Start of Data lines
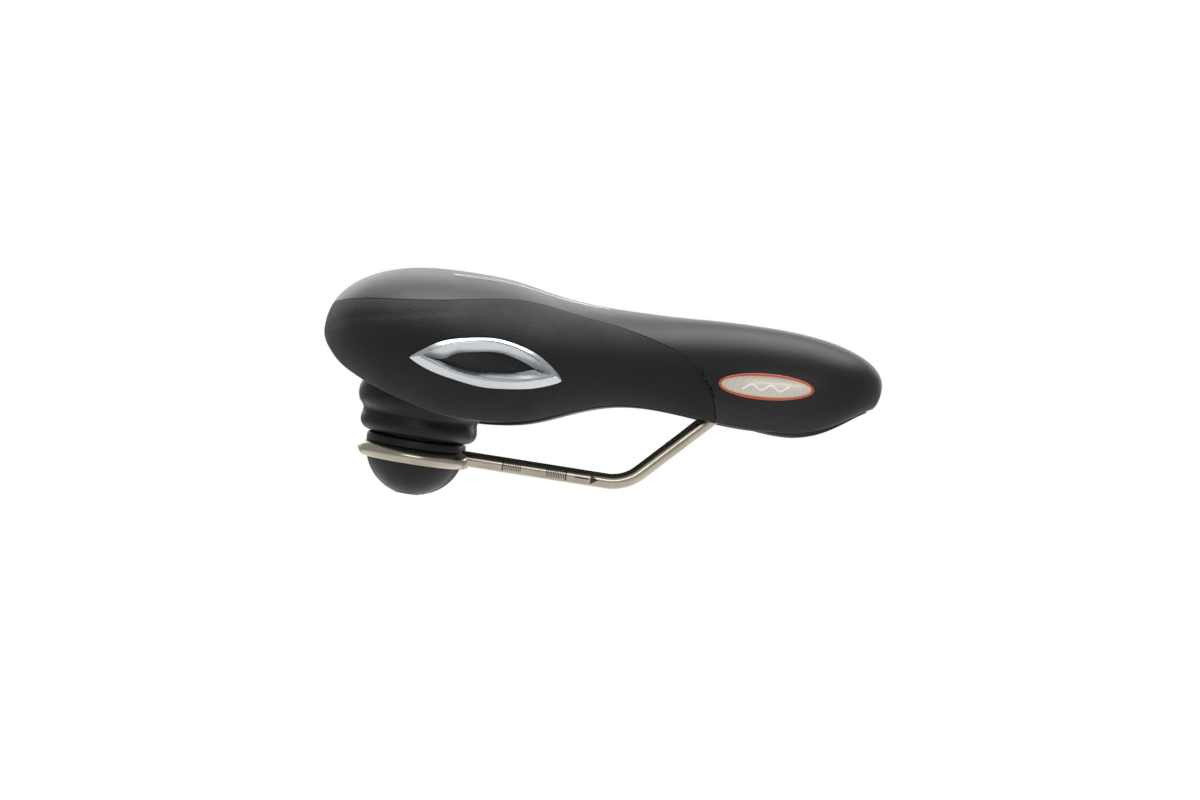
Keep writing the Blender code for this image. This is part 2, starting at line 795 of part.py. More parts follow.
def screw_profile():
    head = CLIP_Z[0] - 0.3
    return [
        (0.0, 50.0),
        (SCREW_R, 48.5),
        (SCREW_R, head),
        (3.4, head),
        (3.4, head - 1.2),
        (2.2, head - 2.4),
        (0.0, head - 2.4),
    ]


def elastomer_set(side, word, rubber, steel):
    place = on_axis(side)
    turned(f"elastomer_spring_{word}", spring_profile(), place, rubber)
    turned(f"elastomer_ball_{word}", ball_profile(), place, rubber)
    seat = ring_profile(BORE_R, SEAT_R, FLANGE_TOP + SKIN_GAP + SEAT_H, FLANGE_TOP + SKIN_GAP)
    turned(f"seat_washer_{word}", seat, place, steel, 20)
    bearing = ring_profile(BOLT_R + 0.3, 6.9, SEAT_Z - 0.3, SEAT_Z - 1.5)
    turned(f"bolt_washer_{word}", bearing, place, steel, 20)
    turned(f"elastomer_bolt_{word}", bolt_profile(), place, steel, 16)
    bm = bmesh.new()
    upright(bm, 6, NUT_R, NUT_Z[1] - NUT_Z[0])
    bmesh.ops.translate(bm, verts=bm.verts, vec=Vector((0, 0, sum(NUT_Z) / 2)) * mm)
    bmesh.ops.transform(bm, matrix=place, verts=bm.verts)
    nut = add_object(f"elastomer_nut_{word}", mesh_from(bm, "nut", smooth=False), steel, PARTS)
    boolean(nut, axis_post(f"nut_bore_{word}", side, 30.0, 47.0, BOLT_R + 0.3, 16), "DIFFERENCE")


# ---- rail frame -----------------------------------------------------------------------------


def bend(before, corner, after, radius, count):
    """Points of an arc that rounds a corner between two straight lengths."""
    into = (corner - before).normalized()
    out = (after - corner).normalized()
    angle = into.angle(out)
    start = corner - into * radius * math.tan(angle / 2)
    sideways = (out - into * into.dot(out)).normalized()
    centre = start + sideways * radius
    return [
        centre - sideways * radius * math.cos(t) + into * radius * math.sin(t)
        for t in steps(0.0, angle, count)
    ]


def half_wire():
    """The wire's axis from the middle of the cross bar to the welded end of the left loop."""
    px, pz = PIVOT
    rise = math.radians(RAIL_RISE)
    top_x = RAIL_BEND_X + pz / math.tan(rise)
    bar = Vector((px, 0, pz))
    bar_corner = Vector((px, NOSE_Y, pz))
    top_corner = Vector((top_x, NOSE_Y + 1.0, pz))
    foot_corner = Vector((RAIL_BEND_X, RAIL_Y, 0))
    rear = Vector((-30.0, RAIL_Y, 0))
    points = [bar]
    points += bend(bar, bar_corner, top_corner, NOSE_BEND_R, 5)
    points += bend(bar_corner, top_corner, foot_corner, 14.0, 5)
    points += bend(top_corner, foot_corner, rear, RAIL_BEND_R, 6)
    points += [Vector((0, RAIL_Y, 0)), rear]
    place = on_axis(1)
    for t in steps(90.0, 360.0 + 90.0 - LOOP_END, 26):
        angle = math.radians(-t)
        points.append(place @ (Vector((math.cos(angle), math.sin(angle), 0)) * LOOP_R * mm) / mm)
    return points


def rail_frame(finish):
    """One wire for both rails, with a weld where each loop closes on its own rail."""
    left = half_wire()
    path = [Vector((p.x, -p.y, p.z)) for p in reversed(left[1:])] + left
    curve = bpy.data.curves.new("rail_frame", "CURVE")
    curve.dimensions = "3D"
    curve.bevel_depth = RAIL_R * mm
    curve.bevel_resolution = 3
    curve.use_fill_caps = True
    spline = curve.splines.new("POLY")
    spline.points.add(len(path) - 1)
    for point, p in zip(spline.points, path):
        point.co = (*(p * mm), 1)
    wire = bpy.data.objects.new("wire", curve)
    HELPERS.objects.link(wire)
    bpy.context.view_layer.update()
    mesh = bpy.data.meshes.new_from_object(wire.evaluated_get(bpy.context.evaluated_depsgraph_get()))
    bpy.data.objects.remove(wire)
    bm = bmesh.new()
    bm.from_mesh(mesh)
    bmesh.ops.remove_doubles(bm, verts=bm.verts, dist=0.01 * mm)
    bmesh.ops.recalc_face_normals(bm, faces=bm.faces)
    obj = add_object("rail_frame", mesh_from(bm, "rail_frame"), finish, PARTS)
    end = left[-1]
    for side, word in ((1, "left"), (-1, "right")):
        bead = bmesh.new()
        bmesh.ops.create_uvsphere(bead, u_segments=12, v_segments=8, radius=1.0)
        size = Vector((3.4, 5.2, 2.9))
        place = Vector((end.x + 0.6, side * (end.y + RAIL_Y) / 2, end.z / 2 + 0.2))
        for v in bead.verts:
            v.co = (place + Vector([c * s for c, s in zip(v.co, size)])) * mm
        boolean(obj, add_helper(f"weld_{word}", mesh_from(bead, "weld")), "UNION")
    return obj


# ---- trim on the sides ----------------------------------------------------------------------


def lens(t, grow=0.0):
    """The pointed oval of the side trim at t from 0 to 1 round it, as x and z. It runs along the
    top from the rear tip to the front one and back underneath; its two arcs lean opposite ways."""
    over = t < 0.5
    s = 2 * t if over else 2 - 2 * t
    half = EYE["length"] / 2 + grow * 1.6
    lean = EYE["skew"] * (1 if over else -1)
    height = EYE["rise"] + grow if over else -EYE["fall"] - grow
    bow = math.sin(math.pi * s ** (1 - lean)) ** 0.86
    return EYE["x"] - half * math.cos(math.pi * s), EYE["z"] + height * bow


def eye_ring(t, outline_grow, proud, side):
    x, z = lens(t, outline_grow)
    p = on_side(x, z, proud)
    return Vector((p.x, p.y * side, p.z))


EYE_POINTS = 30
EYE_SECTION = [  # the bezel's section: inwards from its outline, and out from the cover
    (0.0, SKIN_GAP),
    (0.0, 0.9),
    (-1.7, 2.1),
    (-4.2, 0.4),
    (-4.2, -1.2),
    (-1.6, -1.2),
    (-1.6, SKIN_GAP),
]


def eye_bezel(side, word, finish):
    """The bright frame of the side window, lapped over the cover round its opening."""
    rows = [
        [eye_ring(k / EYE_POINTS, grow, proud, side) for grow, proud in EYE_SECTION]
        for k in range(EYE_POINTS)
    ]
    bm = loft(rows + [rows[0]], closed=True)
    bmesh.ops.recalc_face_normals(bm, faces=bm.faces)
    return add_object(f"eye_bezel_{word}", mesh_from(bm, "bezel"), finish, PARTS)


def dished(ring, proud, depth, side, shape, levels=(1.0, 0.6, 0.0)):
    """A closed plate on the side: its edge follows ring and its face shrinks to the middle line."""
    count = len(ring)
    middle_z = sum(z for _, z in ring) / count
    rows = []
    order = [(r, proud) for r in reversed(levels)] + [(r, proud - depth) for r in levels]
    for r, out in order:
        row = []
        for x, z in ring:
            zz = middle_z + (z - middle_z) * r
            xx = shape + (x - shape) * r
            p = on_side(xx, zz, out)
            row.append(Vector((p.x, p.y * side, p.z)))
        rows.append(row)
    bm = loft(rows, closed=True)
    bmesh.ops.recalc_face_normals(bm, faces=bm.faces)
    return bm


def eye_window(side, word, finish):
    """The dark soft lens seen through the bezel."""
    ring = [lens(k / EYE_POINTS, -4.6) for k in range(EYE_POINTS)]
    bm = dished(ring, -0.5, 0.9, side, EYE["x"])
    return add_object(f"eye_window_{word}", mesh_from(bm, "window"), finish, PARTS)


def oval(t, grow=0.0):
    """The nose badge's outline at t from 0 to 1 round it, as x and z."""
    angle = 2 * math.pi * t
    u = (BADGE["length"] / 2 + grow) * math.cos(angle)
    v = (BADGE["height"] / 2 + grow) * math.sin(angle)
    tilt = Matrix.Rotation(math.radians(BADGE["tilt"]), 2)
    x, z = Vector((BADGE["x"], BADGE["z"])) + tilt @ Vector((u, v))
    return x, z


BADGE_POINTS = 24


def badge_ring(side, word, finish):
    section = [(0.0, SKIN_GAP), (-0.35, 1.0), (-1.05, 1.0), (-1.4, SKIN_GAP)]
    rows = []
    for k in range(BADGE_POINTS):
        row = []
        for grow, proud in section:
            p = on_side(*oval(k / BADGE_POINTS, grow), proud)
            row.append(Vector((p.x, p.y * side, p.z)))
        rows.append(row)
    bm = loft(rows + [rows[0]], closed=True)
    bmesh.ops.recalc_face_normals(bm, faces=bm.faces)
    return add_object(f"badge_ring_{word}", mesh_from(bm, "badge_ring"), finish, PARTS)


def badge_plate(side, word, finish):
    ring = [oval(k / BADGE_POINTS, -1.8) for k in range(BADGE_POINTS)]
    bm = dished(ring, 0.9, 0.6, side, BADGE["x"])
    return add_object(f"badge_plate_{word}", mesh_from(bm, "badge_plate"), finish, PARTS)


def eye_hole(side, word):
    """Cuts the lens-shaped opening through the side cover."""
    rows = []
    for k in range(EYE_POINTS):
        x, z = lens(k / EYE_POINTS, -1.3)
        y = on_side(x, z).y
        rows.append([Vector((x, side * (y - 9), z)), Vector((x, side * (y + 9), z))])
    bm = loft(rows + [rows[0]])
    bmesh.ops.holes_fill(bm, edges=[e for e in bm.edges if e.is_boundary])
    bmesh.ops.recalc_face_normals(bm, faces=bm.faces)
    return add_helper(f"eye_hole_{word}", mesh_from(bm, "eye_hole", smooth=False))


# ---- assembly -------------------------------------------------------------------------------

clear_scene()
PARTS = collection("suspension_saddle")
HELPERS = collection("cutters")
pivot = bpy.data.objects.new("suspension_pivot", None)
pivot.location = (PIVOT[0] * mm, 0, PIVOT[1] * mm)
PARTS.objects.link(pivot)

SMOOTH_VINYL = material("smooth_vinyl", (0.030, 0.030, 0.031), 0.42)
GRAINED_VINYL = material("grained_vinyl", (0.022, 0.022, 0.023), 0.62)
FOAM = material("foam", (0.55, 0.53, 0.46), 0.9)
GEL_BLUE = material("gel", (0.10, 0.16, 0.22), 0.25)
BASE_PLASTIC = material("base_plastic", (0.018, 0.018, 0.019), 0.38)
ZINC_STEEL = material("zinc_steel", (0.50, 0.50, 0.48), 0.35, 1.0)
SATIN_SILVER = material("satin_silver", (0.62, 0.64, 0.65), 0.28, 0.85)
WINDOW_BLACK = material("window_black", (0.012, 0.012, 0.013), 0.3)
BADGE_ORANGE = material("badge_orange", (0.62, 0.13, 0.025), 0.3)
BADGE_CREAM = material("badge_cream", (0.60, 0.56, 0.47), 0.35, 0.5)
STEEL = material("steel", (0.45, 0.43, 0.38), 0.25, 1.0)
RUBBER = material("rubber", (0.012, 0.012, 0.012), 0.5)

base_shell(BASE_PLASTIC)
foam_core(FOAM)
top_cover(SMOOTH_VINYL)
nose_clip(BASE_PLASTIC)
for position, screw_x in zip(("rear", "front"), SCREW_X):
    screw_place = Matrix.Translation((screw_x * mm, 0, 0))
    turned(f"nose_clip_screw_{position}", screw_profile(), screw_place, ZINC_STEEL, 12)
rail_frame(STEEL)
for hand, hand_word in ((1, "left"), (-1, "right")):
    gel = gel_shape(hand, 0.0, FOAM_TOP, GEL_FLOOR)
    add_object(f"gel_pad_{hand_word}", mesh_from(gel, "gel"), GEL_BLUE, PARTS)
    cover = side_cover(f"side_cover_{hand_word}", hand, GRAINED_VINYL)
    boolean(cover, eye_hole(hand, hand_word), "DIFFERENCE")
    eye_bezel(hand, hand_word, SATIN_SILVER)
    eye_window(hand, hand_word, WINDOW_BLACK)
    badge_ring(hand, hand_word, BADGE_ORANGE)
    badge_plate(hand, hand_word, BADGE_CREAM)
    elastomer_set(hand, hand_word, RUBBER, ZINC_STEEL)

# Everything but the rails, and what their loops carry, turns about the bar under the nose.
bpy.context.view_layer.update()
for piece in PARTS.objects:
    if piece is not pivot and not piece.name.startswith(ON_THE_RAILS):
        piece.parent = pivot
        piece.matrix_parent_inverse = pivot.matrix_world.inverted()
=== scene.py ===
import math

import bmesh
import bpy
from mathutils import Matrix, Vector


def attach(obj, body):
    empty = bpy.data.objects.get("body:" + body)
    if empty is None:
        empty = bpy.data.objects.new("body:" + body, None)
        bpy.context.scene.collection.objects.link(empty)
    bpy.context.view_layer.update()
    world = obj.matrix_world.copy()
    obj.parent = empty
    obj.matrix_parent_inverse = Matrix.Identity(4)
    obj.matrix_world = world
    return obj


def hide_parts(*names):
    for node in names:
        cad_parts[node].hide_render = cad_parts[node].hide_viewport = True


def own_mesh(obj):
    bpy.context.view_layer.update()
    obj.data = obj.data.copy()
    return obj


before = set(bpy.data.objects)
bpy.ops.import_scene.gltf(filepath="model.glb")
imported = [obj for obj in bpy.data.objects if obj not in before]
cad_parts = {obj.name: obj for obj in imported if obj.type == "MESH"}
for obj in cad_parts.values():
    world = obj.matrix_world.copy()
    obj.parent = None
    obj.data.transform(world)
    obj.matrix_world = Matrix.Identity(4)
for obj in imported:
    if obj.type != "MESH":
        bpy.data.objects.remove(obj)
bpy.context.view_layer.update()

mm = 0.001
SIDES = ((1, "left"), (-1, "right"))

# ---- Padded form ----------------------------------------------------------------------------
# The saddle is a dome over a pear-shaped plan. Moulded foam gives it the form, and the covers,
# the padding and the base under them are all laid out on it. It has no piece of its own.
# A place on it is (a, b): a runs along one half's outline from the middle of the tail, 0, to the
# tip of the nose, LAST. b is 0 along the middle of the top, 1 where the side is widest and 2 at
# the covers' lower edge.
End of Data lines
In the data above, find the line that contains "# Everything but" and the line that contains "for node in". Repeat exactly those lines and every line between them, and only those.

▶ Correct output
# Everything but the rails, and what their loops carry, turns about the bar under the nose.
bpy.context.view_layer.update()
for piece in PARTS.objects:
    if piece is not pivot and not piece.name.startswith(ON_THE_RAILS):
        piece.parent = pivot
        piece.matrix_parent_inverse = pivot.matrix_world.inverted()
=== scene.py ===
import math

import bmesh
import bpy
from mathutils import Matrix, Vector


def attach(obj, body):
    empty = bpy.data.objects.get("body:" + body)
    if empty is None:
        empty = bpy.data.objects.new("body:" + body, None)
        bpy.context.scene.collection.objects.link(empty)
    bpy.context.view_layer.update()
    world = obj.matrix_world.copy()
    obj.parent = empty
    obj.matrix_parent_inverse = Matrix.Identity(4)
    obj.matrix_world = world
    return obj


def hide_parts(*names):
    for node in names:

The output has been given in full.